Deforestation, the permanent removal of forest cover for other land uses, fundamentally disrupts the natural processes that regulate water quality within an ecosystem. A healthy forest acts as a sophisticated, self-maintaining water management system, filtering rainfall and stabilizing the landscape. When trees are cleared, this ability is severely compromised, directly leading to various forms of water pollution. The resulting surface runoff carries physical and chemical contaminants into rivers, lakes, and streams, degrading aquatic habitats. Effects range from physical cloudiness to chemical imbalances and temperature changes that stress or kill aquatic life.
The Role of Tree Roots and Soil Structure
The physical stability of a forest ecosystem is maintained by the intricate network of tree roots beneath the surface. These roots act as natural binding agents, interlocking soil particles and preventing displacement, while also creating channels that increase the ground’s capacity to absorb rainfall (infiltration).
Forest soil, enriched by decaying leaves and organic matter, behaves like a highly porous sponge that slowly releases water into groundwater reserves and streams. When deforestation occurs, this root structure vanishes, causing the soil to lose its aggregation and become compacted. The loss of the protective canopy means raindrops strike the bare soil, dislodging particles and sealing the surface, which drastically reduces infiltration. This loss of the soil’s capacity immediately translates rainfall into rapid, high-volume surface runoff, setting the stage for pollution.
Increased Sedimentation and Turbidity
The increased volume and speed of surface runoff directly cause the physical pollution of water bodies through erosion. Without the stabilizing effect of tree roots and forest litter, loose topsoil is easily picked up and transported into nearby waterways as sediment. This is the first and most visible form of water pollution following deforestation.
The presence of excess fine soil particles suspended in the water column is measured as turbidity, or cloudiness. High turbidity has severe consequences for aquatic ecosystems because the murky water blocks sunlight penetration. This reduction in light inhibits photosynthesis in submerged aquatic plants, disrupting the base of the food web. Sedimentation occurs when these particles settle, smothering fish eggs, filling spawning grounds, and clogging the habitats of bottom-dwelling organisms. This debris also fills reservoirs and clogs irrigation channels, impacting human infrastructure and water availability.
Nutrient and Chemical Leaching
Forests are highly efficient at retaining nutrients like nitrogen and phosphorus within their biomass and soil organic matter. When a forest is cut down, the sudden removal of this living uptake mechanism means these stored nutrients, particularly nitrogen, are released rapidly through decomposition and nitrification. This pulse of nutrients becomes highly susceptible to being washed away by increased surface runoff.

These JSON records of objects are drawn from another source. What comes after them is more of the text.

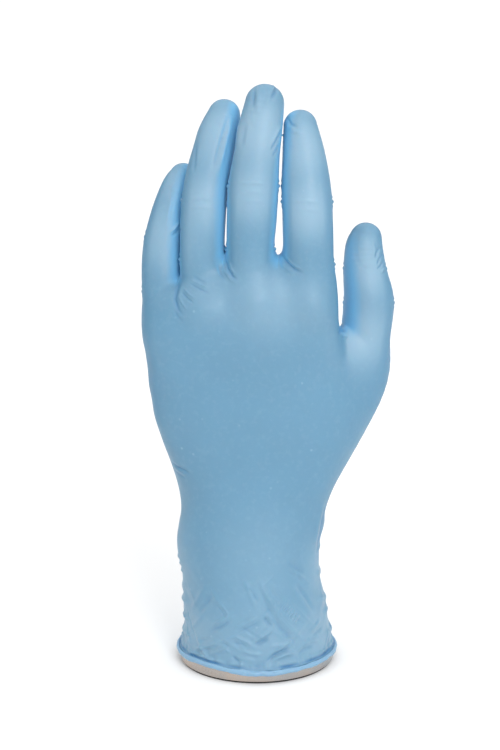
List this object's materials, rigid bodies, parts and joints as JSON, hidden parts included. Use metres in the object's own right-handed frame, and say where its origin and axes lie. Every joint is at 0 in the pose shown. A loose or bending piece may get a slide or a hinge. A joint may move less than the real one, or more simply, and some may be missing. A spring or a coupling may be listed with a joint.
{
  "type": "gloved display hand",
  "caption": "Thin disposable glove with a rolled cuff bead, pulled over a rigid life-size left display hand that turns on a round steel base.",
  "frame": {"origin": "centre of the foot pad's underside, on the axis that the hand turns about", "axes": "+Z from the foot to the fingertips, -Y out of the back of the hand, +X towards the thumb's side"},
  "size_m": [0.1088, 0.0718, 0.2542],
  "materials": {
    "base_steel": "turned, satin",
    "pad_rubber": "matt",
    "black_steel": "black oxide",
    "nylon": "natural nylon",
    "zinc_steel": "zinc plated",
    "cast_resin": "cast polyurethane, matt",
    "plate_aluminium": "milled",
    "insert_brass": "turned",
    "nitrile_film": "satin film",
    "nitrile_bead": "satin, rolled thick"
  },
  "bodies": {
    "base": {"base_disc": "base_steel", "foot_pad": "pad_rubber", "swivel_screw": "black_steel", "thrust_washer": "nylon", "spring_washer": "zinc_steel", "lock_nut": "zinc_steel"},
    "hand": {"hand_form": "cast_resin", "wrist_plate": "plate_aluminium", "thread_inserts": "insert_brass", "plate_screws": "zinc_steel"},
    "glove": {"glove_hand": "nitrile_film"},
    "cuff": {"glove_cuff": "nitrile_film", "cuff_bead": "nitrile_bead"}
  },
  "joints": [
    {"name": "form_turn", "type": "hinge", "parent": "base", "child": "hand", "pos_m": [0, 0, 0.01], "axis": [0, 0, 1], "continuous": true},
    {"name": "glove_pull", "type": "slide", "parent": "hand", "child": "glove", "axis": [0, 0, 1], "range_m": [0, 0.26], "deforming": ["glove_hand", "glove_cuff", "cuff_bead"]},
    {"name": "cuff_slide", "type": "slide", "parent": "glove", "child": "cuff", "axis": [0, 0, 1], "range_m": [0, 0.03], "deforming": ["glove_cuff"]}
  ]
}
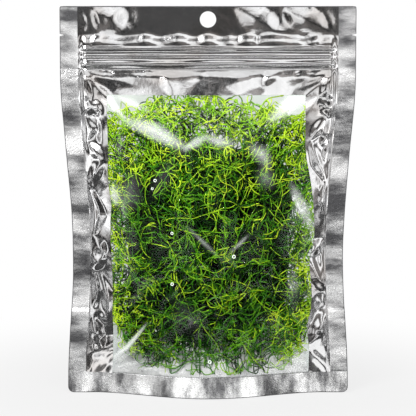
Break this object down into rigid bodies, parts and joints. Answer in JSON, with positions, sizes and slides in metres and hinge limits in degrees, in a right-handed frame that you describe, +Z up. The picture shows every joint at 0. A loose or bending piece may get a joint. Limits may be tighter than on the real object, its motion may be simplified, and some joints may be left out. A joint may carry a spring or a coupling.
{
  "type": "chaeto macroalgae in a windowed stand-up zip pouch",
  "caption": "Tangle of thread-like green algae sealed in a metallised stand-up pouch with a clear window, zip and hang hole.",
  "frame": {"origin": "on the ground under the middle of the standing pouch", "axes": "+Z up, the window faces -Y, +X to the right seen from the front"},
  "size_m": [0.15, 0.0476, 0.1994],
  "materials": {
    "foil": "bright metallised film with speckled heat-seal bands",
    "film": "clear glossy film",
    "zip_plastic": "translucent white, smooth",
    "algae": "wet green threads, brighter yellow-green at the tips"
  },
  "bodies": {
    "root": {"front_foil": "foil", "back_foil": "foil", "bottom_gusset": "foil", "window_film": "film", "zip_track_front": "zip_plastic", "zip_track_back": "zip_plastic", "chaeto_tangle": "algae"}
  },
  "joints": []
}
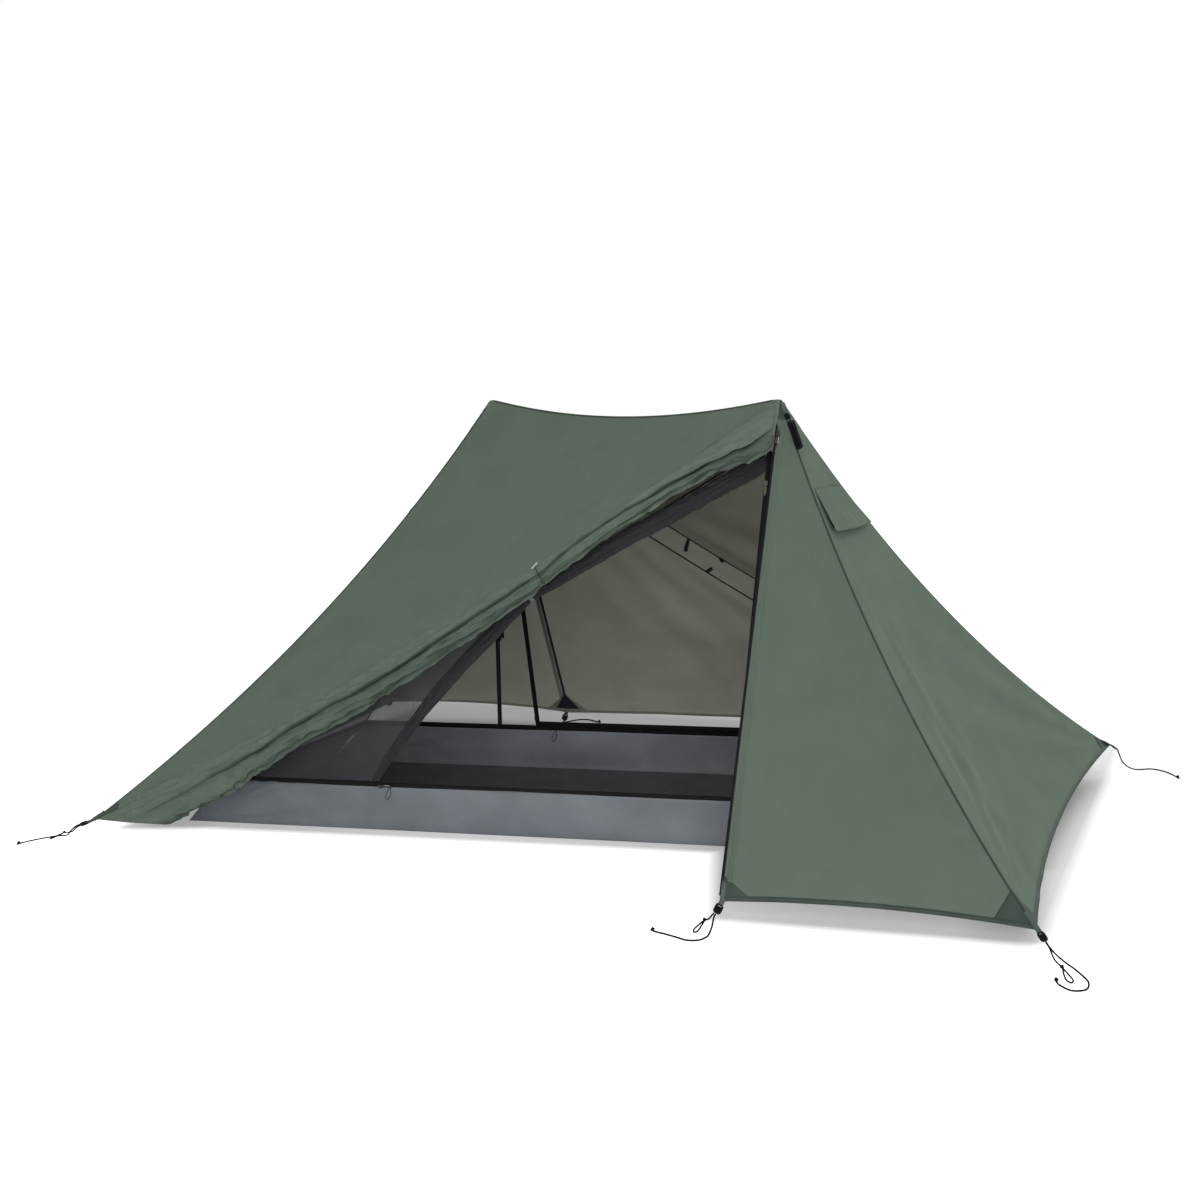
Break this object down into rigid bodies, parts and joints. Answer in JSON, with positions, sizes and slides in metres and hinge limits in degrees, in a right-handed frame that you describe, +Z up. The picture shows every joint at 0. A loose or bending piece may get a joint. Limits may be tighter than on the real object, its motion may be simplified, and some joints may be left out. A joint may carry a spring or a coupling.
{
  "type": "trekking pole tent",
  "caption": "Ridge tent held up by trekking poles: draped fly with a rolled-up door, mesh inner with a raised coated floor, zips, end vents and loose guylines.",
  "frame": {"origin": "on the ground, under the middle of the floor", "axes": "+X along the long side, towards the end with the right peak and front panel; +Y away from the rolled-up door; +Z up"},
  "size_m": [2.8885, 2.0093, 1.1679],
  "materials": {
    "fly_cloth": "coated woven cloth, satin",
    "mesh_cloth": "fine open mesh, matte",
    "floor_cloth": "coated woven cloth, satin",
    "black_plastic": "moulded, matte",
    "cord_black": "braided",
    "webbing": "flat woven webbing",
    "pole_metal": "dark satin tube",
    "grip_foam": "closed foam, matte"
  },
  "bodies": {
    "tent": {"fly_roof_front": "fly_cloth", "fly_roof_back": "fly_cloth", "fly_end_right": "fly_cloth", "fly_end_left": "fly_cloth", "fly_front_panel": "fly_cloth", "fly_back_panel": "fly_cloth", "fly_back_door": "fly_cloth", "fly_front_door_roll": "fly_cloth", "inner_roof_front": "mesh_cloth", "inner_roof_back": "mesh_cloth", "inner_end_right": "mesh_cloth", "inner_end_left": "mesh_cloth", "inner_front_left_mesh": "mesh_cloth", "inner_front_right_mesh": "mesh_cloth", "inner_back_right_mesh": "mesh_cloth", "inner_back_left_mesh": "mesh_cloth", "inner_back_door": "mesh_cloth", "inner_front_door_roll": "mesh_cloth", "inner_floor": "floor_cloth", "inner_wall_front": "floor_cloth", "inner_wall_back": "floor_cloth", "inner_wall_left": "floor_cloth", "inner_wall_right": "floor_cloth", "cord_front_left": "cord_black", "cord_front_right": "cord_black", "cord_back_right": "cord_black", "cord_front_door": "cord_black", "cord_back_door": "cord_black", "guyline_hank_right": "cord_black", "guyline_hank_left": "cord_black", "peak_cap_right": "webbing", "peak_cap_left": "webbing", "inner_hanger_right": "webbing", "inner_hanger_left": "webbing", "fly_roll_tie": "webbing", "inner_roll_tie": "webbing", "adjuster_front_left": "webbing", "adjuster_front_right": "webbing", "adjuster_back_right": "webbing", "adjuster_back_left": "webbing", "adjuster_front_door": "webbing", "adjuster_back_door": "webbing", "pole_right_upper_shaft": "pole_metal", "pole_left_upper_shaft": "pole_metal", "pole_right_grip": "grip_foam", "pole_left_grip": "grip_foam"},
    "fly_front_slider": {"fly_front_slider": "black_plastic"},
    "fly_back_slider": {"fly_back_slider": "black_plastic"},
    "inner_front_side_slider": {"inner_front_side_slider": "black_plastic"},
    "inner_front_sill_slider": {"inner_front_sill_slider": "black_plastic"},
    "inner_back_side_slider": {"inner_back_side_slider": "black_plastic"},
    "inner_back_sill_slider": {"inner_back_sill_slider": "black_plastic"},
    "vent_hood_right": {"vent_hood_right": "fly_cloth"},
    "vent_hood_left": {"vent_hood_left": "fly_cloth"},
    "vent_prop_right": {"vent_prop_right": "black_plastic"},
    "vent_prop_left": {"vent_prop_left": "black_plastic"},
    "pole_right_lock_lever": {"pole_right_lock_lever": "black_plastic"},
    "pole_left_lock_lever": {"pole_left_lock_lever": "black_plastic"},
    "pole_right_lower_shaft": {"pole_right_lower_shaft": "pole_metal"},
    "pole_left_lower_shaft": {"pole_left_lower_shaft": "pole_metal"}
  },
  "joints": [
    {"name": "pole_right_length", "type": "slide", "parent": "tent", "child": "pole_right_lower_shaft", "axis": [-0.0202, 0.0333, 0.9992], "range_m": [0, 0.33]},
    {"name": "pole_left_length", "type": "slide", "parent": "tent", "child": "pole_left_lower_shaft", "axis": [0.0202, -0.0333, 0.9992], "range_m": [0, 0.33]},
    {"name": "pole_right_lever", "type": "hinge", "parent": "tent", "child": "pole_right_lock_lever", "pos_m": [0.58121, -0.33588, 0.42051], "axis": [-0.0202, 0.0333, 0.9992], "range_deg": [0, 110]},
    {"name": "pole_left_lever", "type": "hinge", "parent": "tent", "child": "pole_left_lock_lever", "pos_m": [-0.58121, 0.33588, 0.42051], "axis": [0.0202, -0.0333, 0.9992], "range_deg": [0, 110]},
    {"name": "fly_front_zip", "type": "slide", "parent": "tent", "child": "fly_front_slider", "axis": [0.0317, -0.4921, -0.8699], "range_m": [0, 1]},
    {"name": "fly_back_zip", "type": "slide", "parent": "tent", "child": "fly_back_slider", "axis": [0.0311, -0.4815, 0.8759], "range_m": [0, 1]},
    {"name": "inner_front_side_zip", "type": "slide", "parent": "tent", "child": "inner_front_side_slider", "axis": [-0.0973, -0.0303, -0.9948], "range_m": [0, 0.75]},
    {"name": "inner_back_side_zip", "type": "slide", "parent": "tent", "child": "inner_back_side_slider", "axis": [-0.0973, -0.0303, 0.9948], "range_m": [0, 0.75]},
    {"name": "inner_front_sill_zip", "type": "slide", "parent": "tent", "child": "inner_front_sill_slider", "axis": [0.9852, 0.1714, 0], "range_m": [0, 0.9]},
    {"name": "inner_back_sill_zip", "type": "slide", "parent": "tent", "child": "inner_back_sill_slider", "axis": [0.9852, 0.1714, 0], "range_m": [0, 0.92]},
    {"name": "vent_right_hood", "type": "hinge", "parent": "tent", "child": "vent_hood_right", "pos_m": [0.66194, -0.24723, 0.94421], "axis": [-0.0365, -0.9991, 0.0235], "range_deg": [-5, 0]},
    {"name": "vent_left_hood", "type": "hinge", "parent": "tent", "child": "vent_hood_left", "pos_m": [-0.66096, 0.24786, 0.9438], "axis": [0.0351, 0.998, 0.0533], "range_deg": [-5, 0]},
    {"name": "vent_right_prop", "type": "hinge", "parent": "vent_hood_right", "child": "vent_prop_right", "pos_m": [0.72546, -0.22377, 0.85133], "axis": [-0.0365, -0.9991, 0.0235], "range_deg": [-24, 0]},
    {"name": "vent_left_prop", "type": "hinge", "parent": "vent_hood_left", "child": "vent_prop_left", "pos_m": [-0.72403, 0.22444, 0.85057], "axis": [0.0351, 0.998, 0.0533], "range_deg": [-24, 0]}
  ],
  "couplings": [
    {"joint": "vent_right_prop", "follows": "vent_right_hood", "ratio": 4.8},
    {"joint": "vent_left_prop", "follows": "vent_left_hood", "ratio": 4.8}
  ]
}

This chemical pollution is further amplified by the common land use that follows deforestation, such as agriculture or cattle ranching. The application of synthetic fertilizers and pesticides introduces additional pollutants easily carried by runoff into streams and rivers. The resulting influx of nitrogen and phosphorus triggers eutrophication, characterized by the rapid, excessive growth of algae (algal blooms). When these blooms die and decompose, the process consumes vast amounts of dissolved oxygen, creating hypoxic zones or “dead zones” where most aquatic life cannot survive.
Thermal Pollution and Aquatic Impact
The loss of the forest canopy results in thermal pollution by removing essential shade over streams and rivers. The canopy intercepts solar radiation, maintaining stable and cool water temperatures necessary for many aquatic species. Removing the canopy exposes the water directly to intense sunlight, leading to significant and rapid temperature increases.

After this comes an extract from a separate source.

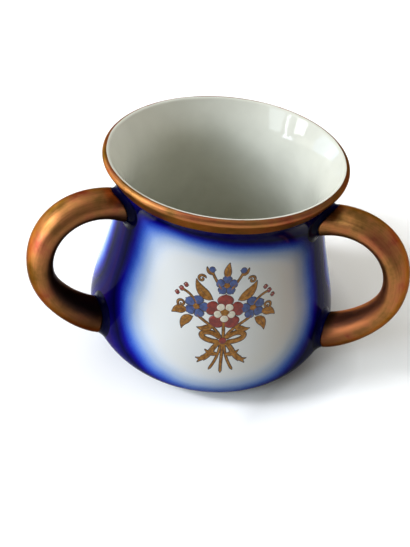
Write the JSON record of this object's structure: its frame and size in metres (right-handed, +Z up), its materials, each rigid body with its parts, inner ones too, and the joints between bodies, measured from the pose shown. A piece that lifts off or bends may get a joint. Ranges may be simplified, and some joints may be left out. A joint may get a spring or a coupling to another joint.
{
  "type": "coffee mug",
  "caption": "Glazed porcelain drinking mug of loving-cup form, with a low belly, drawn-in neck, flared gilt lip and gilt loop handles spaced evenly round it.",
  "frame": {"origin": "on the cup's axis, in the plane that the foot ring stands on", "axes": "+Z up along the cup's axis; -Y towards the front, midway between the left and right handles; +Y towards the rear handle; +X to the right seen from the front"},
  "size_m": [0.1372, 0.1334, 0.0841],
  "materials": {
    "white_porcelain": "gloss",
    "gilding": "satin",
    "cobalt_glaze": "gloss"
  },
  "bodies": {
    "root": {"cup_body": "white_porcelain", "gilt_lip_band": "gilding", "handle_left": "gilding", "slip_collar_left_upper": "cobalt_glaze", "slip_collar_left_lower": "cobalt_glaze", "handle_right": "gilding", "slip_collar_right_upper": "cobalt_glaze", "slip_collar_right_lower": "cobalt_glaze", "handle_rear": "gilding", "slip_collar_rear_upper": "cobalt_glaze", "slip_collar_rear_lower": "cobalt_glaze"}
  },
  "joints": []
}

Warmer water holds less dissolved oxygen (DO) than colder water. This decrease in DO levels, combined with the metabolic stress higher temperatures place on cold-water organisms, severely compromises aquatic life. Temperature-sensitive species, such as trout and salmon, are particularly vulnerable because their survival depends on specific temperature ranges. Elevated temperatures can also favor the growth of less desirable, heat-tolerant species, altering the aquatic food web and biodiversity.